No ano seguinte, a cantora começou a comentar o Carnaval de São Paulo pela TV Globo, ao lado do jornalista Carlos Tramontina. “O desfile era na avenida Tiradentes, ainda. Fizeram um sobradinho, de madeira, papelão, e a gente via o desfile dali. Foi a primeira vez que eu vi o Carnaval de São Paulo, era uma coisa maravilhosa”, diz.

Na mesma época, Leci Brandão conheceu integrantes das mais tradicionais escolas de samba de São Paulo: Vai-Vai, Camisa Verde e Branco, Unidos do Peruche, Rosas de Ouro, Mocidade Alegre, entre outras. “Foi aí que eu comecei a conversar com as pessoas sobre essa coisa do samba de São Paulo. O Reinaldo, Príncipe do Pagode, me emprestou um livro que contava toda a historinha. Eu falei que estava errado aquele negócio de que São Paulo era o túmulo do samba”, afirma, referindo-se a Vinicius de Moraes, que fez essa crítica nos anos 1960.

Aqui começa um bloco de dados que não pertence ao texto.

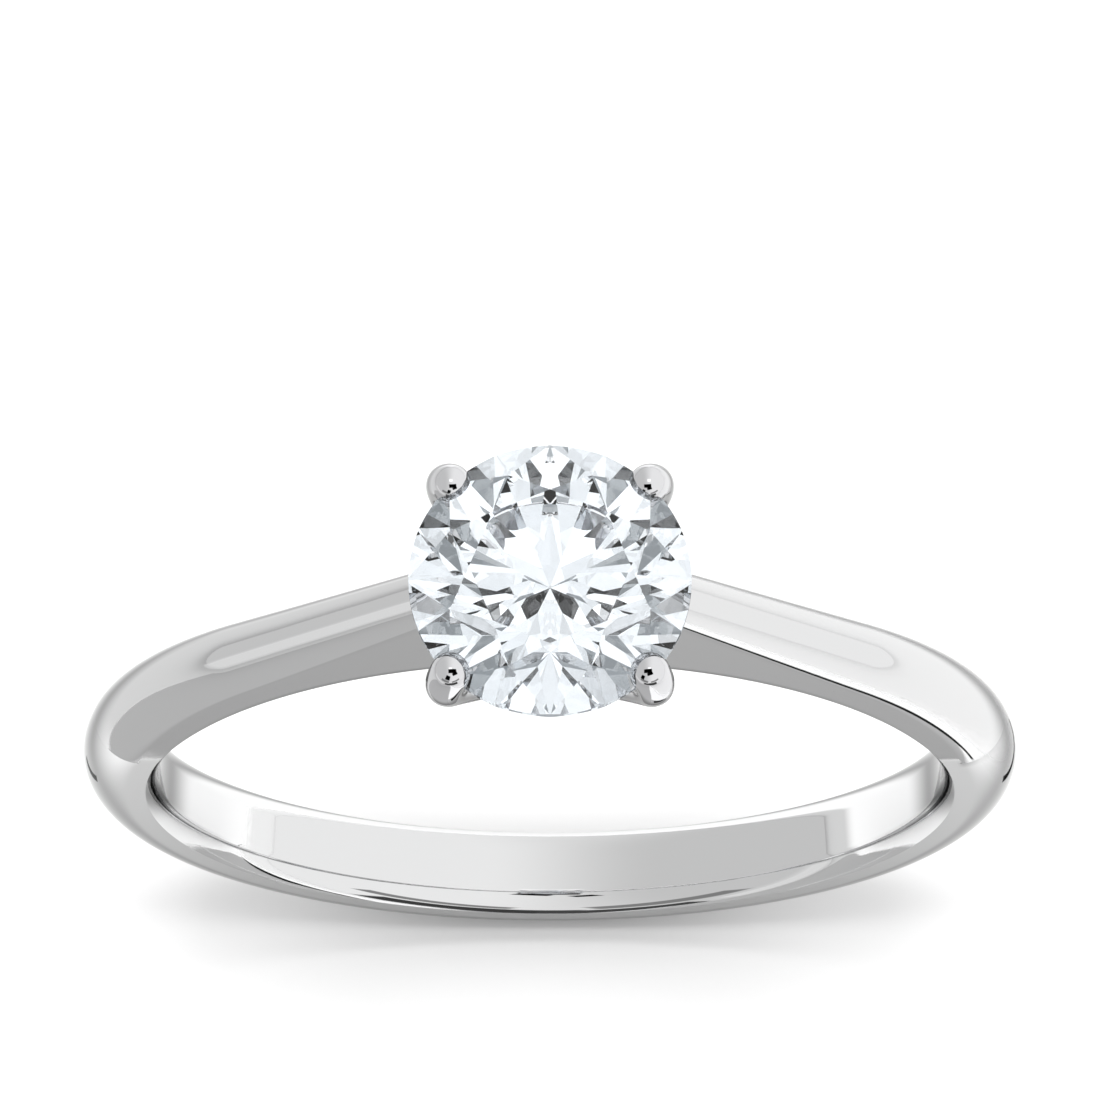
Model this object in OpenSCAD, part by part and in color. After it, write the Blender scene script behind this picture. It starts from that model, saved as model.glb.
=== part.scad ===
// Engagement ring: a half-round band with raised, tapering shoulders and a four-prong head that
// holds a round brilliant stone. Millimetres and degrees.
// The origin is the centre of the finger bore. +Z points to the stone, Y runs along the finger and
// X runs from shoulder to shoulder. Angles on the band are counted from the top (+Z).

/* [Band] */
// diameter of the bore that the finger goes through
finger_d = 16.5; // [14:0.1:22]
// wall of the band from the bore to the top of its rounded crown
band_t = 1.57; // [1.3:0.01:2.4]
// width of the band along the finger
band_w = 1.84; // [1.5:0.01:2.5]
// width of the straight middle strip of the bore, between its rounded edges
bore_flat = 0.86; // [0.5:0.01:1.2]
// radius of the bore's rounded edges
comfort_r = 0.6; // [0.55:0.01:0.9]

/* [Shoulders] */
// angle from the top at which each shoulder leaves the band
shoulder_angle = 75; // [60:1:82]
// width of the shoulders at the head
shoulder_w = 1.14; // [0.95:0.01:1.6]
// depth of the shoulders' crown line below the girdle's middle plane, at the stone's edge
shoulder_drop = 0.76; // [0.53:0.01:0.98]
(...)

Na sequência, Leci começou o verso que daria vida à música “Me Perdoa Poeta”, em resposta a Vinicius de Morais: “Poeta falou/Que São Paulo enterrou o samba/Que não tinha gente bamba/E não entendi por que/Fui à Barra Funda/Fui lá no Bixiga/Fui lá na Nenê/Me perdoa poeta, mas discordo de você”.

O futuro depende do morro
Quando o assunto é o futuro do samba, Leci Brandão exalta o trabalho que é feito nas periferias de São Paulo. Assim como Osvaldinho da Cuíca, que relaciona o ritmo ao trabalho que é feito nas comunidades, a sambista é taxativa: “Esta rapaziada, independentemente do resgate, está, na verdade, preservando uma cultura que é nossa”
A cantora entende que, mesmo não estando na televisão ou na rádio, a música está sendo perpetuada nos cantos de São Paulo e de outros Estados. “Não toca no rádio, não vai nos principais programas de TV, mas existe. Tem vida, o coração pulsa, as pessoas vão, as crianças vão, os idosos vão, todo mundo participa, todo mundo canta”, diz.
Leci, por fim, relembra uma música de Vinicius de Moraes que elucida sua contestação: “O morro não tem vez/E o que ele fez já foi demais/Mas olhem bem vocês/Quando derem vez ao morro/Toda a cidade vai cantar”.